Habitat for Humanity Guatemala first introduced the Healthy Homes programme in 2010 to tackle these issues, with a focus on indigenous families. In one community, families experienced an 83% reduction in cases of respiratory illness within the first six months of having a smokeless stove, and an 81% reduction in cases of diarrhoea within the first year of receiving the water filter and sanitary latrine. The programme is now active across all of Guatemala’s 22 administrative departments.

Alian Sicay, a 27-year-old indigenous Kaqchikel Maya, lives with her husband and two children. She said: “Until several months ago I was cooking over an open flame that created an abundance of smoke. The smoke not only filled my small kitchen, but it filled my children’s lungs and made them cough. We had a makeshift latrine that consisted of a toilet bowl made out of wooden slabs and there wasn’t a lot of privacy. I also often wondered if the reason my family was getting sick with stomach issues was due to the poor conditions of our old bathroom.

“One day when I was having a conversation with my sister in-law about all of the problems that my family faces, she told me about Habitat for Humanity Guatemala. She put me in contact with them and I was happy to participate in different trainings so that I could learn how to use and better care for my products – a stove, a latrine, and a water filter. The best part was that my neighbours and other members of the community were going through the process at the same time – we were able to work as a team to make this project a reality.”

David Ireland, Chief Executive of World Habitat, said: “These simple, low-cost interventions have made a huge difference to hundreds of thousands of people in one of the poorest countries in Latin America.”

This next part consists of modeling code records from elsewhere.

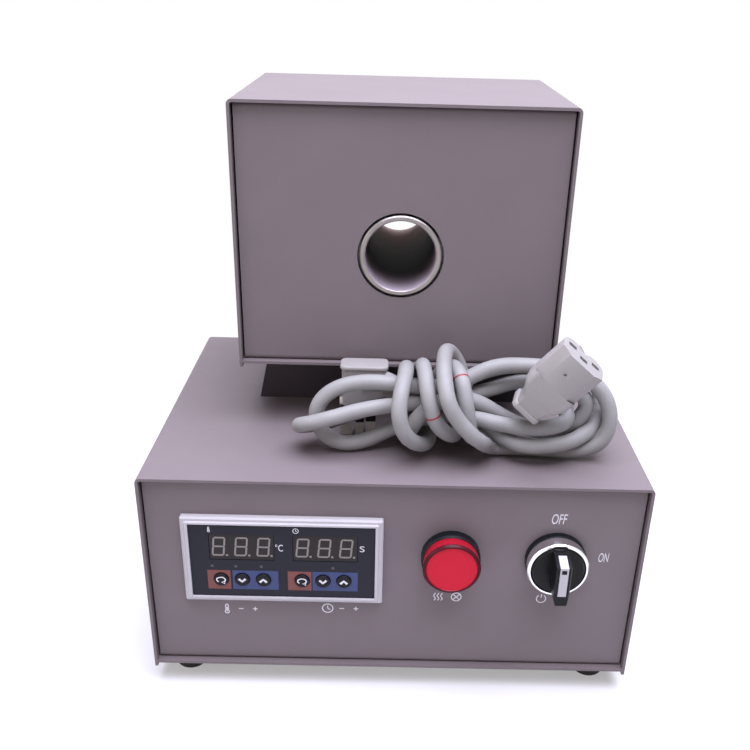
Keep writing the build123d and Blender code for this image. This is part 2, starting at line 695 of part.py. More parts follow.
def display(x):
    """One three-digit display, a little behind the face of the window, standing on the board."""
    front = WINDOW_FRONT + 0.3
    body = along_y(Pos(METER_X + x, METER_Z + DISPLAY_Z) * Rectangle(DISPLAY_W - 0.4, DISPLAY_H - 0.4),
                   front, board_face())
    return body


def board_face():
    return WINDOW_BACK + BOARD_SPACE


def meter_board():
    """Printed board between the case's walls, with a tact switch behind each key."""
    width = METER_CASE_W - 2 * METER_CASE_WALL
    height = METER_CASE_H - 2 * METER_CASE_WALL
    face = board_face()
    board = along_y(Pos(METER_X, METER_Z) * Rectangle(width, height), face, face + 1.6)
    for x in KEY_X:
        board += block(METER_X + x - 3, METER_X + x + 3, face - 2, face, METER_Z + KEY_Z - 3,
                       METER_Z + KEY_Z + 3)
        board += rod_y(METER_X + x, METER_Z + KEY_Z, 1.7, switch_tip(), face - 2)
    return board


def switch_tip():
    """Front of a tact switch's button, just clear of the key's stem when the key is pressed."""
    return board_face() - 2.6


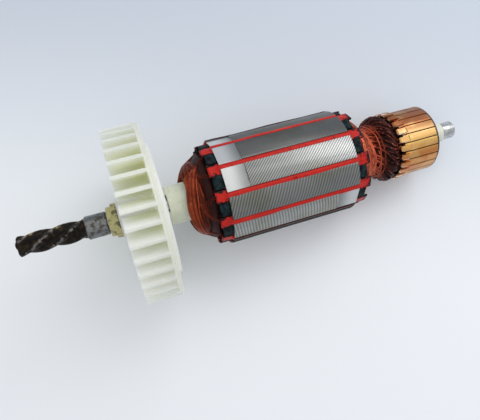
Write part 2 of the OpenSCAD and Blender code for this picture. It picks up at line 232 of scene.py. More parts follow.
def dress(name, material, width=0.0, segments=2):
    """Gives a carried-over solid its material and rounds its sharp edges. Width is in mm."""
    solid = frame["nodes"][name]
    solid.data.materials.clear()
    solid.data.materials.append(material)
    if not width:
        return
    weld = solid.modifiers.new("weld", "WELD")
    weld.merge_threshold = 0.00001
    bevel = solid.modifiers.new("rounded edges", "BEVEL")
    bevel.width = width * MM
    bevel.segments = segments
    bevel.limit_method = "ANGLE"
    bevel.angle_limit = math.radians(35)
    bevel.use_clamp_overlap = True
    bevel.harden_normals = True


def turned(profile, sides):
    """Points of a solid turned about the shaft from (along, radius) pairs, ring by ring."""
    return [polar(along, radius, 360 * k / sides) for along, radius in profile for k in range(sides)]


def skin(rings, sides, start=0, flip=False):
    """Faces over a row of rings of points, closed at both ends. Flip turns them the other way."""
    faces = []
    last = start + (rings - 1) * sides
    for low in range(start, last, sides):
        for k in range(sides):
            right = (k + 1) % sides
            faces.append((low + k, low + sides + k, low + sides + right, low + right))
    faces.append(tuple(range(start, start + sides)))
    faces.append(tuple(reversed(range(last, last + sides))))
    if flip:
        faces = [(face[0], *reversed(face[1:])) for face in faces]
    return faces


def curve_through(points, steps):
    """Smooth path through points, with steps from each one to the next."""
    ends = [2 * points[0] - points[1], *points, 2 * points[-1] - points[-2]]
    path = []
    for a, b, c, d in zip(ends, ends[1:], ends[2:], ends[3:]):
        for k in range(steps):
            t = k / steps
            path.append(0.5 * (2 * b + (c - a) * t + (2 * a - 5 * b + 4 * c - d) * t * t
                               + (3 * b - a - 3 * c + d) * t * t * t))
    path.append(points[-1].copy())
    return path


def between(value, stops):
    """Straight-line interpolation in (place, value) stops."""
    if value <= stops[0][0]:
        return stops[0][1]
    for (a, va), (b, vb) in zip(stops, stops[1:]):
        if value <= b:
            return va + (vb - va) * (value - a) / (b - a)
    return stops[-1][1]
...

The World Habitat Awards judging panel said: “This is a really practical and affordable solution to improve the quality of people’s homes, embedded in the local context and culture. They are achieving basic improvements at the individual house level, and significant scale at a national level. Whilst focusing on the absolute poorest families in one of the poorest countries in South America, they are making a huge difference to the health of thousands of Guatemalans.”

Each year the World Habitat Awards are presented to the most outstanding and innovative housing projects from across the world. In 2019 almost 200 projects and programmes entered the Awards.